Again, it’s as if the website is having a human reaction to the web user:

“I see you’d like some tape. We carry many different kinds. Let me know which kind of tape you’d like.”

Product Categories Affect the Perception of Your Brand

When new B2B customers choose to try your commerce site, there’s not a lot of time to impress them. They will make a split-second decision about what your site offers and whether the products they want are there or not.

What they see on the homepage plays a huge factor in this.

Having the right set of top-level product categories on the homepage is a very good way to show customers what you do and who you are in under five seconds. The right selection and presentation of top-level categories shows the strengths of your product inventory.
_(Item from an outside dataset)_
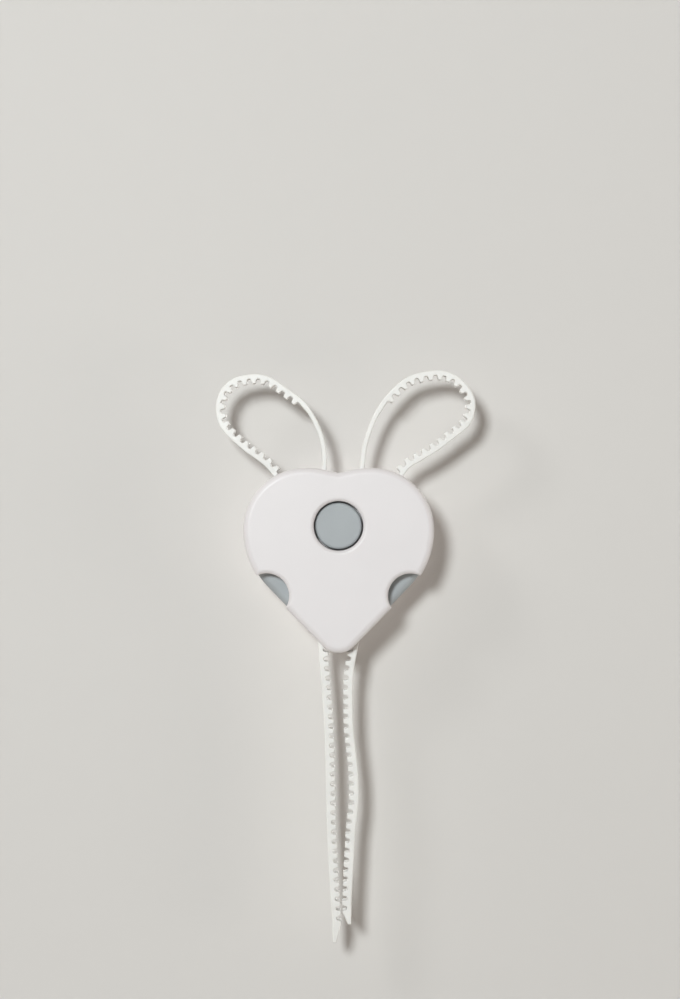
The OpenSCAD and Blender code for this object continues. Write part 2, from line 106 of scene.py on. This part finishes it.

Your category names should be short and easy to understand, you should have well-chosen images for each category, and you should make sure the product groupings are clear and distinct.
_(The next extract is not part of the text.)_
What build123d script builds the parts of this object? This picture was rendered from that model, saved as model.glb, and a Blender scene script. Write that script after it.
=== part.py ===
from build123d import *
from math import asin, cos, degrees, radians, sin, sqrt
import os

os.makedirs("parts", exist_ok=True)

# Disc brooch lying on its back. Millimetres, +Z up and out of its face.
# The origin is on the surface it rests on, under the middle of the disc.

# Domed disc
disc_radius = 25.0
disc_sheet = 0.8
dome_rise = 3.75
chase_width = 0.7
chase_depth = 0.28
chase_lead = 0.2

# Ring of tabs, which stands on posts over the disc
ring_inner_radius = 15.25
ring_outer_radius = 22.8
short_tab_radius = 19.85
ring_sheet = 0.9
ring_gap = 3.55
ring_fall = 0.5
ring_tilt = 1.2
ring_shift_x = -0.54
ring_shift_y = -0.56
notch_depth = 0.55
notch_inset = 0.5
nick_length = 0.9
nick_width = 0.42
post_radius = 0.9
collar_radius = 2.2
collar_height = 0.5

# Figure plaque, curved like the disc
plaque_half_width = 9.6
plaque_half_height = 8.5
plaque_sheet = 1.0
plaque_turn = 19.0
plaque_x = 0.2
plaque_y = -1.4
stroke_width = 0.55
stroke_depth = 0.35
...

Making the right impression on the homepage immediately establishes trust with your customer. When a customer sees fasteners in the abrasives category or coolants in the hand tools category, their trust in your website and company takes a big hit.

They’re probably going to think, if they can’t get this simple thing right, what else are they going to do wrong? Will they even send me the right product?

This effect is even more profound for industrial suppliers. Customers who are experts with 20+ years in procurement might start to see you as a commodity seller instead of a trusted advisor.

Product Categories are Foundational to E-Commerce

While there are plenty of strategies you can employ to attract, convert, and retain B2B users online, starting with the backbone of your website—your product categories—can have an immediate impact on traffic, site search, and product discovery. When designed correctly, product categories drive your customers to the exact product they need, converting browsers to buyers and buyers into loyal customers. Thoughtful categorization of products is a first step to improved results online for both experienced sellers and companies just getting started.